Each line below is to be written out in full, exactly as shown.

# Exercise materials:
##########

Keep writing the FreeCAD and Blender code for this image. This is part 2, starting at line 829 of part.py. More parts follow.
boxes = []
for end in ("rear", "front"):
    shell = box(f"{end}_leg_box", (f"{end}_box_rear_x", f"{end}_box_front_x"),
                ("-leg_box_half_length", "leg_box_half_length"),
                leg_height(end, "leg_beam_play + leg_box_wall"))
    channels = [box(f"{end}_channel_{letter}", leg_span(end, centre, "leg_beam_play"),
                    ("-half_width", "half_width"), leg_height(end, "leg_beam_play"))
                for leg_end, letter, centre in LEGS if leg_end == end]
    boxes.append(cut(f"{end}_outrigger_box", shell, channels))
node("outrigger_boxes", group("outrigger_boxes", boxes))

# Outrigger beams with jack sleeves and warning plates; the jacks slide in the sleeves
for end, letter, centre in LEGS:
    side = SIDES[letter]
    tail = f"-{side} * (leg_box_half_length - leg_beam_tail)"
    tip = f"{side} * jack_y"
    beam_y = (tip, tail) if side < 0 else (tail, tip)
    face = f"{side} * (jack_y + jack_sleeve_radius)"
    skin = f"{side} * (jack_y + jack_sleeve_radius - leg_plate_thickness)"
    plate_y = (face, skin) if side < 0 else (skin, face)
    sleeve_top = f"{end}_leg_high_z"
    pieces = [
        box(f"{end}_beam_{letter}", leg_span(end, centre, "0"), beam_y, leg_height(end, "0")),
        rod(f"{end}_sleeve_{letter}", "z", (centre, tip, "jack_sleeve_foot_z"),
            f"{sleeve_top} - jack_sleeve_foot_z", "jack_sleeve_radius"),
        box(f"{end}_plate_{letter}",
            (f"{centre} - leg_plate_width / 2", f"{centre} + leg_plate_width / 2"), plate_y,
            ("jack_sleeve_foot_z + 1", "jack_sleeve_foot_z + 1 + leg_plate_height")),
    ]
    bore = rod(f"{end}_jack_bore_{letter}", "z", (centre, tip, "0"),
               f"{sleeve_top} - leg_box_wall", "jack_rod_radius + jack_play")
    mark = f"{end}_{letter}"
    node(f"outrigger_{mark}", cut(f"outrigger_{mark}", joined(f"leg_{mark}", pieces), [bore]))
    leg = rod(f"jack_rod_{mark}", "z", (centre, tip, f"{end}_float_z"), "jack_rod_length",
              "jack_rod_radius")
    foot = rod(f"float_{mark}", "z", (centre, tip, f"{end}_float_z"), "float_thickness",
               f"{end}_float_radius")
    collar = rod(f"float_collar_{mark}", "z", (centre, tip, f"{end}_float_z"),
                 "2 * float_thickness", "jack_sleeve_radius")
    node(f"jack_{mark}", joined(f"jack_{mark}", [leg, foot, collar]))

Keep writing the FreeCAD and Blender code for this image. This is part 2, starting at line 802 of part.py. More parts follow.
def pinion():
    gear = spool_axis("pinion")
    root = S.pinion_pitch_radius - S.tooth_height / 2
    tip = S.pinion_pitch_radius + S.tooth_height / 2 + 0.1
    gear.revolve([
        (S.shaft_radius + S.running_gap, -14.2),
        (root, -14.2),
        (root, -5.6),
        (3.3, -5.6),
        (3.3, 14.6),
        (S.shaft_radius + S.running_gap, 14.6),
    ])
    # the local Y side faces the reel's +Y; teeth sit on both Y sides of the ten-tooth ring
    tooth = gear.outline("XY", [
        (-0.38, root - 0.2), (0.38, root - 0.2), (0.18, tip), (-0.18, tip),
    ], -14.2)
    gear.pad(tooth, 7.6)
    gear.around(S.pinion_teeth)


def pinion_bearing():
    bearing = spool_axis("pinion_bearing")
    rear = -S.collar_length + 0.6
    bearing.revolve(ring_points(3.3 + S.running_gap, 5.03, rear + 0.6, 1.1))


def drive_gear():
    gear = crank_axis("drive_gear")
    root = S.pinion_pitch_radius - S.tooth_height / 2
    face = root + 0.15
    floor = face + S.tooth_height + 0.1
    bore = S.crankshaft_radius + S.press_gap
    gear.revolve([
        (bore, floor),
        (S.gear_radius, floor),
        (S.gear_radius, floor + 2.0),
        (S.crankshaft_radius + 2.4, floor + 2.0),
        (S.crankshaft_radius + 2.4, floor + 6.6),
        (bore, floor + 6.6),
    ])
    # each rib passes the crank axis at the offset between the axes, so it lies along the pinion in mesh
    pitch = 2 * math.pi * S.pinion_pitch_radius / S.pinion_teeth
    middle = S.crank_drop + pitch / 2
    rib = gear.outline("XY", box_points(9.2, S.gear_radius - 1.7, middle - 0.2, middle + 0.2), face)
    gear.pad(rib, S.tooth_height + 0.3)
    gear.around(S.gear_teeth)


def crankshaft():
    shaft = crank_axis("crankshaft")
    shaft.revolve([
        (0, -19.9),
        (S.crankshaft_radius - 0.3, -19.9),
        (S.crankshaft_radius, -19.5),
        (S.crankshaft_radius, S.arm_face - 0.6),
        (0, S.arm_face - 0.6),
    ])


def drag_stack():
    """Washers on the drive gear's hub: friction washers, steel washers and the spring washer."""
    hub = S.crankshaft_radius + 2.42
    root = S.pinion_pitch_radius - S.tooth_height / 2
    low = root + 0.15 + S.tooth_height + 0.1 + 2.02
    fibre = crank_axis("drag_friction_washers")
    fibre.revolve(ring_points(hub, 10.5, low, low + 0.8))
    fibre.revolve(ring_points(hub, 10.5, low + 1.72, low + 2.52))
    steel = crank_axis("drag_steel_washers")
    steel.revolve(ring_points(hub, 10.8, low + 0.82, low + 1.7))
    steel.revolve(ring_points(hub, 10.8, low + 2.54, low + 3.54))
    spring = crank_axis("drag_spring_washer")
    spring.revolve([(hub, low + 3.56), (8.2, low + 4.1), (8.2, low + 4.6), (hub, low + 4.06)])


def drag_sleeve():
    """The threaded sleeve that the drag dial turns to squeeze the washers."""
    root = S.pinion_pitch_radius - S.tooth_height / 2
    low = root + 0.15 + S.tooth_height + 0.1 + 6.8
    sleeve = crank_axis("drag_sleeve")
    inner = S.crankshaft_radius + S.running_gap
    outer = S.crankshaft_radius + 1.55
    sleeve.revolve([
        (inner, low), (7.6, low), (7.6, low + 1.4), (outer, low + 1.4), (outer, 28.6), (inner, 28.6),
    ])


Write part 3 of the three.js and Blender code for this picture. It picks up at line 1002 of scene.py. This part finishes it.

##########

# The completed task:
Keep writing the FreeCAD and Blender code for this image. This is part 2, starting at line 829 of part.py. More parts follow.
boxes = []
for end in ("rear", "front"):
    shell = box(f"{end}_leg_box", (f"{end}_box_rear_x", f"{end}_box_front_x"),
                ("-leg_box_half_length", "leg_box_half_length"),
                leg_height(end, "leg_beam_play + leg_box_wall"))
    channels = [box(f"{end}_channel_{letter}", leg_span(end, centre, "leg_beam_play"),
                    ("-half_width", "half_width"), leg_height(end, "leg_beam_play"))
                for leg_end, letter, centre in LEGS if leg_end == end]
    boxes.append(cut(f"{end}_outrigger_box", shell, channels))
node("outrigger_boxes", group("outrigger_boxes", boxes))

# Outrigger beams with jack sleeves and warning plates; the jacks slide in the sleeves
for end, letter, centre in LEGS:
    side = SIDES[letter]
    tail = f"-{side} * (leg_box_half_length - leg_beam_tail)"
    tip = f"{side} * jack_y"
    beam_y = (tip, tail) if side < 0 else (tail, tip)
    face = f"{side} * (jack_y + jack_sleeve_radius)"
    skin = f"{side} * (jack_y + jack_sleeve_radius - leg_plate_thickness)"
    plate_y = (face, skin) if side < 0 else (skin, face)
    sleeve_top = f"{end}_leg_high_z"
    pieces = [
        box(f"{end}_beam_{letter}", leg_span(end, centre, "0"), beam_y, leg_height(end, "0")),
        rod(f"{end}_sleeve_{letter}", "z", (centre, tip, "jack_sleeve_foot_z"),
            f"{sleeve_top} - jack_sleeve_foot_z", "jack_sleeve_radius"),
        box(f"{end}_plate_{letter}",
            (f"{centre} - leg_plate_width / 2", f"{centre} + leg_plate_width / 2"), plate_y,
            ("jack_sleeve_foot_z + 1", "jack_sleeve_foot_z + 1 + leg_plate_height")),
    ]
    bore = rod(f"{end}_jack_bore_{letter}", "z", (centre, tip, "0"),
               f"{sleeve_top} - leg_box_wall", "jack_rod_radius + jack_play")
    mark = f"{end}_{letter}"
    node(f"outrigger_{mark}", cut(f"outrigger_{mark}", joined(f"leg_{mark}", pieces), [bore]))
    leg = rod(f"jack_rod_{mark}", "z", (centre, tip, f"{end}_float_z"), "jack_rod_length",
              "jack_rod_radius")
    foot = rod(f"float_{mark}", "z", (centre, tip, f"{end}_float_z"), "float_thickness",
               f"{end}_float_radius")
    collar = rod(f"float_collar_{mark}", "z", (centre, tip, f"{end}_float_z"),
                 "2 * float_thickness", "jack_sleeve_radius")
    node(f"jack_{mark}", joined(f"jack_{mark}", [leg, foot, collar]))

Keep writing the FreeCAD and Blender code for this image. This is part 2, starting at line 802 of part.py. More parts follow.
def pinion():
    gear = spool_axis("pinion")
    root = S.pinion_pitch_radius - S.tooth_height / 2
    tip = S.pinion_pitch_radius + S.tooth_height / 2 + 0.1
    gear.revolve([
        (S.shaft_radius + S.running_gap, -14.2),
        (root, -14.2),
        (root, -5.6),
        (3.3, -5.6),
        (3.3, 14.6),
        (S.shaft_radius + S.running_gap, 14.6),
    ])
    # the local Y side faces the reel's +Y; teeth sit on both Y sides of the ten-tooth ring
    tooth = gear.outline("XY", [
        (-0.38, root - 0.2), (0.38, root - 0.2), (0.18, tip), (-0.18, tip),
    ], -14.2)
    gear.pad(tooth, 7.6)
    gear.around(S.pinion_teeth)


def pinion_bearing():
    bearing = spool_axis("pinion_bearing")
    rear = -S.collar_length + 0.6
    bearing.revolve(ring_points(3.3 + S.running_gap, 5.03, rear + 0.6, 1.1))


def drive_gear():
    gear = crank_axis("drive_gear")
    root = S.pinion_pitch_radius - S.tooth_height / 2
    face = root + 0.15
    floor = face + S.tooth_height + 0.1
    bore = S.crankshaft_radius + S.press_gap
    gear.revolve([
        (bore, floor),
        (S.gear_radius, floor),
        (S.gear_radius, floor + 2.0),
        (S.crankshaft_radius + 2.4, floor + 2.0),
        (S.crankshaft_radius + 2.4, floor + 6.6),
        (bore, floor + 6.6),
    ])
    # each rib passes the crank axis at the offset between the axes, so it lies along the pinion in mesh
    pitch = 2 * math.pi * S.pinion_pitch_radius / S.pinion_teeth
    middle = S.crank_drop + pitch / 2
    rib = gear.outline("XY", box_points(9.2, S.gear_radius - 1.7, middle - 0.2, middle + 0.2), face)
    gear.pad(rib, S.tooth_height + 0.3)
    gear.around(S.gear_teeth)


def crankshaft():
    shaft = crank_axis("crankshaft")
    shaft.revolve([
        (0, -19.9),
        (S.crankshaft_radius - 0.3, -19.9),
        (S.crankshaft_radius, -19.5),
        (S.crankshaft_radius, S.arm_face - 0.6),
        (0, S.arm_face - 0.6),
    ])


def drag_stack():
    """Washers on the drive gear's hub: friction washers, steel washers and the spring washer."""
    hub = S.crankshaft_radius + 2.42
    root = S.pinion_pitch_radius - S.tooth_height / 2
    low = root + 0.15 + S.tooth_height + 0.1 + 2.02
    fibre = crank_axis("drag_friction_washers")
    fibre.revolve(ring_points(hub, 10.5, low, low + 0.8))
    fibre.revolve(ring_points(hub, 10.5, low + 1.72, low + 2.52))
    steel = crank_axis("drag_steel_washers")
    steel.revolve(ring_points(hub, 10.8, low + 0.82, low + 1.7))
    steel.revolve(ring_points(hub, 10.8, low + 2.54, low + 3.54))
    spring = crank_axis("drag_spring_washer")
    spring.revolve([(hub, low + 3.56), (8.2, low + 4.1), (8.2, low + 4.6), (hub, low + 4.06)])


def drag_sleeve():
    """The threaded sleeve that the drag dial turns to squeeze the washers."""
    root = S.pinion_pitch_radius - S.tooth_height / 2
    low = root + 0.15 + S.tooth_height + 0.1 + 6.8
    sleeve = crank_axis("drag_sleeve")
    inner = S.crankshaft_radius + S.running_gap
    outer = S.crankshaft_radius + 1.55
    sleeve.revolve([
        (inner, low), (7.6, low), (7.6, low + 1.4), (outer, low + 1.4), (outer, 28.6), (inner, 28.6),
    ])


Write part 3 of the three.js and Blender code for this picture. It picks up at line 1002 of scene.py. This part finishes it.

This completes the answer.